Император снова прогулялся по небесам бойким расшоренным взглядом: из одного конца в другой и обратно. Как приятно, когда не мучают державные заботы, вот только пальцы совсем отказали, словно тормоза у скакуна, когда его удавалось разогнать до карьера. В который уже раз цезарь зрачками повторил эту круговерть: всё возвращается на круги своя. Время, как и пространство, тоже было сбито в кольцо. Небосвод так необъятен, что недолго и утонуть в нём ненароком, захлебнувшись в атмосфере водянистого пара-коктейля из рваных белёсых облаков, тьмы тьмущей звёзд и одного-единственного серебристо-немолоткастого серпа.
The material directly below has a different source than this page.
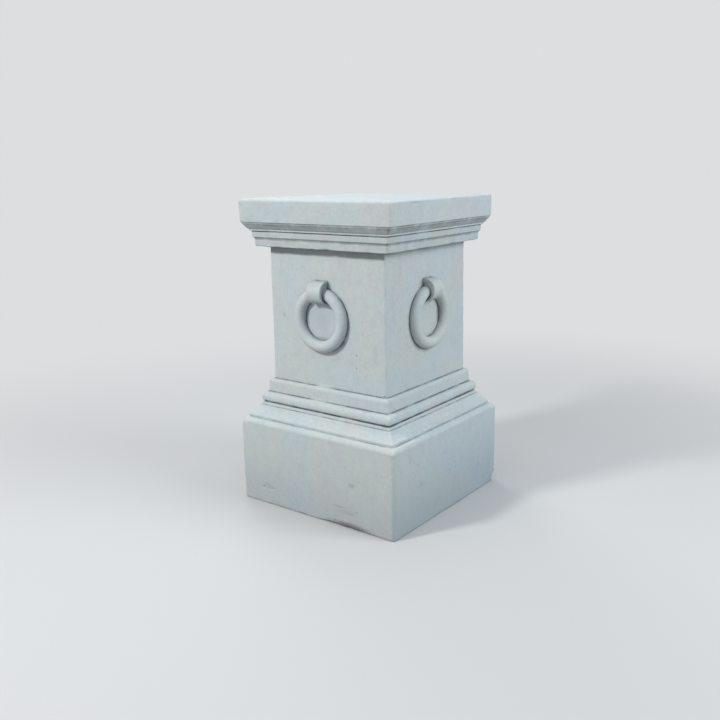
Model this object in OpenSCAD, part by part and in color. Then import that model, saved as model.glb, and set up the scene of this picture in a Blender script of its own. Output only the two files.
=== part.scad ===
// Square garden pedestal, cast in one piece: plinth, base mouldings, dado with a ring
// hung from a collar on each face, bed mouldings and cap slab. Millimetres, +Z up,
// origin at the middle of the underside. The mouldings' projections are all measured
// out from the face of the dado.

/* [Overall] */
// Height from the underside of the plinth to the top of the slab
pedestal_h = 640; // [540:1:780]
// Side of the square dado, the plain shaft between the mouldings
dado_side = 292; // [220:1:360]

/* [Plinth] */
// Height of the plinth
plinth_h = 183; // [120:1:225]
// Projection of the plinth
plinth_out = 54; // [46:0.5:66]
// Radius of the plinth's rounded top edge
plinth_r = 12; // [4:0.5:14]

/* [Base mouldings] */
// Height of the upright foot of the splay
splay_foot_h = 5; // [2:0.5:8]
// How far that foot stands in from the face of the plinth
splay_foot_in = 14.5; // [14:0.5:20]
// Height of the sloping part of the splay
splay_h = 18.5; // [12:0.5:26]
// Projection of the splay's top edge
splay_top_out = 25; // [23:0.5:29]
// Height of the fillet above the splay
fillet_h = 6.5; // [4:0.5:10]
// Projection of the fillet
fillet_out = 22.5; // [19:0.5:27]
// Projection of the torus at its widest
torus_out = 22; // [18:0.5:27]
// Radius of the torus above its widest line
torus_upper_r = 14; // [10:0.5:17]
// Radius of the torus below its widest line
torus_lower_r = 7.5; // [5:0.5:10]
// Height of the fascia that the dado stands on
fascia_h = 29; // [20:0.5:40]
// Projection of the fascia
fascia_out = 10; // [8.5:0.5:13]
// Radius of the fascia's rounded top edge
fascia_r = 8; // [4:0.5:8]

/* [Cap] */
// Height of the slab
slab_h = 43; // [30:1:60]
// Projection of the slab
slab_out = 41; // [37:0.5:52]
// Radius of the slab's upper edges
slab_r = 7; // [3:0.5:10]
// Height of the quirk, the narrow step under the slab
quirk_h = 1.5; // [1:0.5:3]
// Depth of the quirk, in from the face of the slab
quirk_in = 1.5; // [1:0.5:2.5]
// Height of the bed fillet under the quarter-round
bed_fillet_h = 4.5; // [3:0.5:8]
// Projection of the bed fillet
bed_fillet_out = 29.5; // [28:0.5:31]
// Height of the small splay under the bed fillet
bed_splay_h = 3; // [2:0.5:5]
// Height of the upper bed fascia
bed_upper_h = 12; // [8:0.5:18]
// Projection of the upper bed fascia
bed_upper_out = 25.5; // [24:0.5:27]
// Height of the cove between the two bed fascias
bed_cove_h = 7; // [5:0.5:8]
// Height of the lower bed fascia
bed_lower_h = 14; // [8:0.5:20]
// Projection of the lower bed fascia
bed_lower_out = 20.5; // [16:0.5:22]

/* [Ring ornament] */
// Radius of the ring, to the middle of its tube
ring_r = 54; // [40:0.5:65]
// Radius of the ring's tube
ring_tube_r = 12; // [8:0.5:15]
// How far the middle of the tube stands in front of the dado
ring_stand = 5; // [0:0.5:7]
// Radius of the collar that the ring hangs from
collar_r = 24; // [18:0.5:30]
// Width of the collar along the face
collar_w = 29; // [20:0.5:50]
// How far the ornament on the front face is cast off centre
front_ring_shift = -8; // [-12:0.5:12]

/* [Hidden] */
$fn = 96;

cast_stone = [0.76, 0.79, 0.80];

// Half-widths of the members
dado_half = dado_side / 2;
plinth_half = dado_half + plinth_out;
splay_foot_half = plinth_half - splay_foot_in;
splay_top_half = dado_half + splay_top_out;
fillet_half = dado_half + fillet_out;
torus_half = dado_half + torus_out;
fascia_half = dado_half + fascia_out;
bed_lower_half = dado_half + bed_lower_out;
bed_upper_half = dado_half + bed_upper_out;
bed_fillet_half = dado_half + bed_fillet_out;
slab_half = dado_half + slab_out;

// Levels of the base, from the ground up
splay_z = plinth_h + splay_foot_h;
fillet_z = splay_z + splay_h;
torus_z = fillet_z + fillet_h;
torus_mid_z = torus_z + torus_lower_r;
fascia_z = torus_mid_z + torus_upper_r;
dado_z = fascia_z + fascia_h;

// Levels of the cap, from the top down
ovolo_r = slab_half - quirk_in - bed_fillet_half;
slab_z = pedestal_h - slab_h;
quirk_z = slab_z - quirk_h;
bed_fillet_z = quirk_z - ovolo_r - bed_fillet_h;
bed_splay_z = bed_fillet_z - bed_splay_h;
bed_upper_z = bed_splay_z - bed_upper_h;
bed_cove_z = bed_upper_z - bed_cove_h;
cap_z = bed_cove_z - bed_lower_h;

// The cove leaves the lower fascia upright and meets the upper fascia's lower edge
bed_cove_in = bed_upper_half - bed_lower_half;
bed_cove_r = (bed_cove_in ^ 2 + bed_cove_h ^ 2) / (2 * bed_cove_in);

ring_z = (dado_z + cap_z) / 2;
// One entry for each face of the dado, anticlockwise from the front
ring_shifts = [front_ring_shift, 0, 0, 0];

// Sections: x across the pedestal, y up, the same on both sides of the middle

module bar(half, low, high) {
    translate([-half, low]) square([2 * half, high - low]);
}

module both_ends(half) {
    for (side = [-1, 1]) translate([side * half, 0]) children();
}

// A bar whose upper edges are rounded
module eased_bar(half, low, high, r) {
    bar(half, low, high - r);
    bar(half - r, low, high);
    both_ends(half - r) translate([0, high - r]) circle(r);
}

module splay(low_half, low, top_half, high) {
    polygon([[-low_half, low], [low_half, low], [top_half, high], [-top_half, high]]);
}

// Quarter-rounds that swell from the level low: up to the level high, or down to it
module quarter_rounds(half, low, high) {
    r = abs(high - low);
    bar(half - r, min(low, high), max(low, high));
    both_ends(half - r) intersection() {
        translate([0, low]) circle(r);
        bar(r, min(low, high), max(low, high));
    }
}

module base_section() {
    eased_bar(plinth_half, 0, plinth_h, plinth_r);
    bar(splay_foot_half, plinth_h, splay_z);
    splay(splay_foot_half, splay_z, splay_top_half, fillet_z);
    bar(fillet_half, fillet_z, torus_z);
    quarter_rounds(torus_half, torus_mid_z, torus_z);
    quarter_rounds(torus_half, torus_mid_z, fascia_z);
    eased_bar(fascia_half, fascia_z, dado_z, fascia_r);
}

module cap_section() {
    bar(bed_lower_half, cap_z, bed_cove_z);
    difference() {
        bar(bed_upper_half, bed_cove_z, bed_upper_z);
        both_ends(bed_lower_half + bed_cove_r) translate([0, bed_cove_z]) circle(bed_cove_r);
    }
    bar(bed_upper_half, bed_upper_z, bed_splay_z);
    splay(bed_upper_half, bed_splay_z, bed_fillet_half, bed_fillet_z);
    bar(bed_fillet_half, bed_fillet_z, quirk_z - ovolo_r);
    quarter_rounds(slab_half - quirk_in, quirk_z, quirk_z - ovolo_r);
    bar(slab_half - quirk_in, quirk_z, slab_z);
    eased_bar(slab_half, slab_z, pedestal_h, slab_r);
}

// The section run along all four sides, with its corners mitred
module mitred(reach) {
    intersection() {
        rotate([90, 0, 0]) linear_extrude(2 * reach, center = true) children();
        rotate([90, 0, 90]) linear_extrude(2 * reach, center = true) children();
    }
}

// On the front face, the one that looks along -Y
module ring_ornament() {
    translate([0, -dado_half - ring_stand, ring_z]) {
        rotate([90, 0, 0]) rotate_extrude() translate([ring_r, 0]) circle(ring_tube_r);
        translate([0, 0, ring_r]) rotate([0, 90, 0])
            cylinder(h = collar_w, r = collar_r, center = true);
    }
}

module pedestal() {
    color(cast_stone) {
        mitred(plinth_half) base_section();
        mitred(plinth_half) cap_section();
        mitred(plinth_half) bar(dado_half, dado_z - fascia_h, cap_z + bed_lower_h);
        for (face = [0 : 3])
            rotate([0, 0, 90 * face]) translate([ring_shifts[face], 0, 0]) ring_ornament();
    }
}

pedestal();
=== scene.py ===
"""Looks of a square garden pedestal of cast stone, with a ring ornament on each face of its dado.

One mesh stands for the whole casting: a moulded section run round a square with rounded arrises, four rings
with their collars united with it, and then the unevenness, wear and chips of an old casting. The casting's
sizes are written in millimetres, and its mesh, the lamps and the camera are in metres.
"""
import math

import bmesh
import bpy
import numpy as np
from mathutils import Matrix, Vector, noise


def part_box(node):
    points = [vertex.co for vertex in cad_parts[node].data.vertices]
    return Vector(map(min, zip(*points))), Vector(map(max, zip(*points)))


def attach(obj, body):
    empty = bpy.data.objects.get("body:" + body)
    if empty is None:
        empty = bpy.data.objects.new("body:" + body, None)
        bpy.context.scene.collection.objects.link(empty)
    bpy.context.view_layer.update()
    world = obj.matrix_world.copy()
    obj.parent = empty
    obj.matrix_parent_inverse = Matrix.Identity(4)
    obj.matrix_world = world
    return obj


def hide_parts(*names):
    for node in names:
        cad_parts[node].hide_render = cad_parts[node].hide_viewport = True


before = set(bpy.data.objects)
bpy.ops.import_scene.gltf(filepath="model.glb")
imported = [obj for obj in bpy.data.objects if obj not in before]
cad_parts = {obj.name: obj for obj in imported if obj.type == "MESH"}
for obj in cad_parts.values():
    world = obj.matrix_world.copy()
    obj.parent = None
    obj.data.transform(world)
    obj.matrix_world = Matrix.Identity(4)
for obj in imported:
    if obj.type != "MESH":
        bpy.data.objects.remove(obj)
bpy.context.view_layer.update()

NODE = "pedestal"
high_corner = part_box(NODE)[1]
MM = 0.001

# ------------------------------------------------------------------ sizes of the casting, in millimetres

TOP = high_corner.z / MM
PLINTH = high_corner.x / MM  # half-widths, out from the middle of the pedestal, from here on
SPLAY_FOOT = PLINTH - 11.5
SPLAY_TOP = 171
FILLET = 168.5
TORUS_ROOT = 162
TORUS = 168
FASCIA = 156
DADO = 146
BED_LOWER = 167.5
BED_UPPER = 171.5
BED_FILLET = 175.5
OVOLO = 185.5
SLAB = 187

PLINTH_Z = 185  # levels, up from the ground, from here on
SPLAY_FOOT_Z = 190
SPLAY_Z = 208.5
FILLET_Z = 215
TORUS_Z = 237
FASCIA_Z = 265.5
CAP_Z = 545.5
BED_COVE_Z = 561.5
BED_UPPER_Z = 565
BED_SPLAY_Z = 575.5
BED_FILLET_Z = 578
OVOLO_Z = 582
SLAB_Z = 596

RING_R = 54  # to the middle of the ring's tube
RING_TUBE_R = 12
RING_STAND = 5  # the middle of the tube, out from the face of the dado
RING_Z = 404.25
COLLAR_R = 23
COLLAR_RISE = 1.5  # its middle, up from the middle of the tube
COLLAR_WIDTH = 35
RING_SHIFTS = [-9, 0, 0, 0]  # off centre, on each face anticlockwise from the front

SIDE_STEPS = 52  # grid cells along the straight part of one side
ARRIS_STEPS = 6  # grid cells round one vertical arris
ARC_STEP = 1.2  # length of one step round a rounded corner of the section
RIM = 9.0  # flat strip at the start and the end of the section, on the underside and the top
QUARTER_TURNS = [np.array([[1, 0], [0, 1]]), np.array([[0, -1], [1, 0]]),
                 np.array([[-1, 0], [0, -1]]), np.array([[0, 1], [-1, 0]])]

# ------------------------------------------------------------------ the moulded section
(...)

Галерию даже показалось, что созвездие Рака, словно подавая таинственный сигнал, пошевелило ослиными ушами и чересчур отчётливо фыркнуло. И даже неодноразово зафырчало. Нет, не этого он ждал, идите-ка вы прочь, все знамения и символы неблагородной и упрямой скотинки! Брысь отсель! Галерий глянул на своего коня и тут же осознал: в реальности звуки издавал его скакун, но кто же тогда в небесах шевелил ушами? Быстрого, логичного и содержательного ответа в рогульском сознании не нашлось, кроме наиболее простого и формального: «Все мы немножко лошади, каждый из нас по-своему». Цезарем само собой разумелось, что ослами, как и рабами, были не «мы», ибо рабы не мы.
Император тяжко вздохнул и продолжил искать глазами супругу Юпитера, свою давнюю покровительницу: только эта версия, навеянная воспоминаниями об иллирийских (а впрочем, может, и дакийских) пастбищах из детства, отрочества и юности, казалась ему наиболее состоятельной и в данный миг желанной, как манна небесная.
Снежная горная вершина, словно подражая Олимпу, продолжала рваться ввысь. Лесистая флора подножия, распадков и ущелий красовалась вязами, каштанами, дубами, платаном, ивами, клёнами, ольхой, лещиным орешником, бересклетом, рододендроном, кое-где буками и терновником. Чернявилась в темноте дикорастущая зелень. Пестрели какие-то мелкие цветы (ноздрями Галерий уловил даже аромат цветочной пыли), еле шевелился папоротник-орляк: безветренно. Флора была смешанной.
Названий большинства растений цезарь не знал, хоть и был изначально сельчанином-хуторянином (впрочем, до конца жизни так и не узнает): пожалуй, впервые их заметил тут, в Вифинии, и оценил естество прекрасного. «Свой тайный смысл доверят мне предметы. Природа, прислонясь к моим плечам, объявит свои детские секреты», музыкой заиграло в голове Галерия, но словно опять и не его мыслью это было, ибо сам удивился. В извилинах что-то зашебуршало и ёкнуло.
Пальцы рук постепенно оттаивали от онемения и начинали слушаться хозяина. Галерий протестировал их полное выздоровление, резким движением руки сорвав рядом с собой пучок травы. Вырвал с корнями. Обрезался: тонкая струйка жидкого багрянцевого пурпура скатилась по руслам-узорам папиллярного рисунка ладони и оросила собой земную твердь.
«Да и не Юнона я» внезапно всплыло нечто потаённое из глубин его памяти, прежде как будто не принятое во внимание или не расслышанное, но точно в момент изречения не прочувствованное.
Зрачки Галерия расширились от хаотичных ассоциативных вспышек воспоминаний, сердце, как в кузне, динамично, часто-часто, заколотилось молоточками, и ему захотелось повыть на лунный серп: «Я как собака рву свою судьбу и добровольно принимаю муки». Никогда такого не было и вот опять! Так бывает?
Пока ты смотришь в бездну, бездна всматривается в тебя.
Откуда-то с гор раздался звериный вой. Рыдал одинокий волк, проворонив лакомую и жирную добычу? Скакун Галерия снова зафырчал, но ослиные уши с небес на этот раз никак себя не проявили и не просигналили.